To investigate the variation in expression levels between the normal and cancerous esophageal tissues, CD63 protein expression levels were evaluated by immunohistochemistry staining in 106 paraffin-embedded human esophageal cancer tissues, 49 adjacent esophagus tissues and the 17 normal esophagus mucosa tissues. Overall positive staining for CD63 was frequently observed in the cytoplasm of EC tissues, whereas no staining of CD63 was observed in the adjacent esophagus tissues and the normal esophagus mucosa tissues (Fig. 1A). The sections were subsequently scored by a pathologist; there were significant differences in CD63 expression between esophageal cancer tissues, adjacent esophagus tissues and the 17 normal esophagus mucosa tissues (Fig. 1B, P<0.01). This demonstrated that CD63 expression was increased in esophageal carcinoma and may be a regulator in the development of EC.

The CD63 expression differences in the EC tissues in different clinical stages were subsequently analyzed. The average CD63 expression level in earlier stage (I and II) esophageal carcinoma was higher than the level in advanced stage (III and IV) (Fig. 2; P<0.01). CD63 expression levels were also found to be associated with lymph node metastasis in EC cases. Weak positive staining of EC tissues was detected in patients with lymph node metastasis. However, in the patients without metastatic lymph nodes, the CD63 staining was strongly positive (Fig. 3). This suggests that CD63 may have an important role in the lymph node metastasis of EC.

To investigate the role of reduced CD63 expression in the migration of EC, the esophageal cancer cells TE-1 were transfected with CD63-silencing RNA. Western blot analysis revealed that CD63 protein expression was markedly reduced by the siRNA transfection (Fig. 4A). Matrigel invasion assays were performed to explore the effect of CD63 on the invasiveness of TE-1 cells. As presented in Fig. 4B and C, the ability of TE-1 cells to invade through the Matrigel and membrane was increased by CD63 knockdown when compared with the control cells or the empty plasmid transfected cells. The CD63 siRNA transfected TE-1 cells exhibited a ~2-fold higher invasiveness than the control cells. In vitro wound healing assays were performed to detect the motility of TE-1 cells, which is another important characteristic of metastatic cells. As presented in Fig. 4D and E, CD63 knockdown noticeably reduced the wound area, suggesting that CD63 knockdown enhanced the migration capability of esophageal cancer.

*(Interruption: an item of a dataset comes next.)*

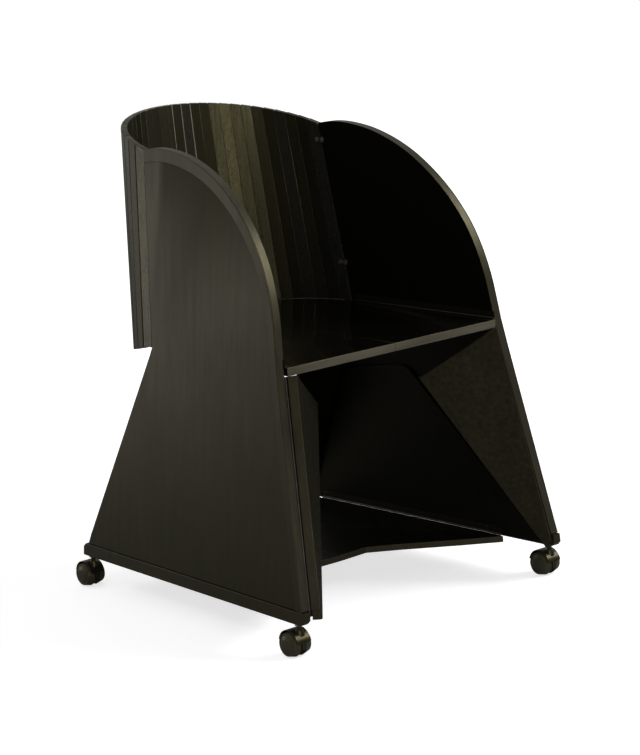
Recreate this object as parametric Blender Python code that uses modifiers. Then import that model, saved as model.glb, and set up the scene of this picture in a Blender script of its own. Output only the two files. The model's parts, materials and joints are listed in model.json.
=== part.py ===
# Folding armchair on castors: two plywood sides, a seat and a shelf that fold
# up the middle, two front flaps and a round back of narrow slats.
# Metres, Z up. The chair stands on Z zero, its open front faces minus Y,
# and its two halves mirror each other across X zero. Sizes along Y count from
# the front edge of the seat. The chair_frame empty then moves the whole chair
# so that the origin is under the middle of its length and width.
import math

import bmesh
import bpy
from mathutils import Matrix, Vector

# Side panels
SEAT_TOP = 0.450
HALF_WIDTH = 0.2324
SPLAY = 0.0436
TILT = 0.099
PLY = 0.0163
BAND_PROUD = 0.0015
TOUCH = 0.0003
MERGE = 0.00001
ARM_LINE = [
    (0.3754, 0.7700), (0.3437, 0.7739), (0.3128, 0.7739), (0.2828, 0.7706),
    (0.2528, 0.7649), (0.2228, 0.7559), (0.1937, 0.7443), (0.1637, 0.7289),
    (0.1345, 0.7092), (0.1054, 0.6850), (0.0763, 0.6543), (0.0480, 0.6140),
    (0.0283, 0.5703), (0.0154, 0.5241), (0.0094, 0.4846), (0.0051, 0.4495),
    (-0.0034, 0.4032), (-0.0340, 0.2510), (-0.0643, 0.0973), (-0.0686, 0.0770),
]
BACK_LINE = [(0.5381, 0.0770), (0.5305, 0.0947), (0.3548, 0.4289), (0.3479, 0.4435)]
BAND_TOP = 0.022
BAND_LOW = 0.0150
BAND_TAPER_SHARE = 1.15
ARM_ROUND_POINTS = 16
ARM_STEPS = 3
RAIL_BOTTOM = 0.0553
RAIL_TOP = 0.0767
RAIL_FRONT = -0.0728
RAIL_REAR = 0.5511
RAIL_CHAMFER = 0.006

# Boards and stiles inside the sides
BOARD_THICK = 0.005
BOARD_LINE = [
    (0.5134, 0.0590), (0.4019, 0.2961), (0.3899, 0.3201), (0.2477, 0.3424),
    (0.2370, 0.3428), (0.2260, 0.3390), (0.2150, 0.3315), (0.2030, 0.3190),
    (-0.0494, 0.0590),
]
STILE_TOP = 0.3190
STILE_BOTTOM = 0.0790
STILE_WIDE = 0.0500
STILE_THICK = 0.009
STILE_INSET = 0.003

# Seat
SEAT_THICK = 0.0138
SEAT_SIDE_GAP = 0.0030
SEAT_REAR_GAP = 0.0042
SEAM = 0.0003
SEAT_STEPS = 24

# Shelf
SHELF_TOP = 0.0600
SHELF_THICK = 0.0110
SHELF_REAR = 0.4328
SHELF_FRONT = [(0.0, 0.1714), (0.0643, 0.1740), (0.1131, 0.1405), (0.1954, 0.0771), (0.2480, 0.0330)]
SHELF_SIDE_GAP = 0.0045
SHELF_OPEN_GAP = 0.0030

# Piano hinges
KNUCKLE_R = 0.0024
LEAF_THICK = 0.0010
LEAF_WIDE = 0.0120
KNUCKLE_LONG = 0.0166
KNUCKLE_PLAY = 0.0003
KNUCKLE_SIDES = 7
NECK_BITE = 0.0012
NECK_THIN = 0.0002

# Front flaps
FLAP_TOP = (0.0030, 0.4300)
FLAP_LOW = (-0.0690, 0.0610)
FLAP_TIP = (0.1174, 0.0750, 0.3612)
FLAP_THICK = 0.0110
FLAP_END = 0.0090
FLAP_NOTCH = 0.0150

# Back of slats
BACK_DEPTH = 0.1815
BACK_START_LOW = 0.3512
BACK_START_TOP = 0.3784
BACK_DROP = 0.0060
BACK_HIGH = 0.3190
BACK_LOW_Z = SEAT_TOP - BACK_DROP
BACK_TOP_Z = SEAT_TOP + BACK_HIGH
# The first slats stand flush with the inner faces of the sides.
BACK_HALF_LOW = HALF_WIDTH - SPLAY * BACK_START_LOW - TILT * (BACK_LOW_Z - SEAT_TOP)
BACK_HALF_TOP = HALF_WIDTH - SPLAY * BACK_START_TOP - TILT * (BACK_TOP_Z - SEAT_TOP)
LOW_SLOPE = -0.229
TOP_SLOPE = 0.246
SLAT_THICK = 0.0110
SLAT_BEVEL = 0.0010
SLAT_GAP = 0.0003
# Widths of one side's slats in turn, as shares of a common slat. The last is half of the middle slat.
SLAT_SHARES = [1.33, 1.15, 1.09, 1.09, 1.03, 1.0, 0.98, 1.0, 0.98, 0.95, 0.93, 0.93, 0.96, 1.0, 0.36]
GROUPS = [(1, 1), (2, 3), (4, 5), (6, 7), (8, 9), (10, 11), (12, 13), (14, 15)]
CURVE_STEPS = 720
WEB_HALF = 0.0020
WEB_FROM = 0.0040
WEB_TO = 0.0070
WEB_TRIM = 0.0040
SCREW_R = 0.0040
SCREW_PROUD = 0.0022
SCREW_SIDES = 12
SCREW_WALL_SHARE = 0.6
SCREW_FLAT_SHARE = 0.55
SCREW_RISES = (("top", 0.290), ("low", 0.070))
SCREW_OFF_SEAM = 0.0065
PLATE_OFF = 0.0008
PLATE_THICK = 0.0008
PLATE_WIDE = 0.0108
PLATE_HIGH = 0.0060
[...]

To explore the mechanisms underlying the effect of CD63 on the invasiveness of EC, TE-1 cells were transfected with CD63 siRNA or empty plasmid. After 48 h of incubation, western blotting assays were used to detect the expression of EMT-associated proteins and MMPs. E-cadherin was established as the epithelial maker, and vimentin as the mesenchymal maker. As presented in Fig. 5, TE-1 cells transfected with CD63 siRNA exhibited downregulation of E-cadherin expression and upregulation of vimentin when compared with the control cells or the empty plasmid transfected cells. The matrix metalloproteinase MMP-2 and MMP-9 expression was increased by CD63 knockdown. These results suggest that CD63 knockdown regulates the invasiveness of esophageal cancer cells via promoting EMT.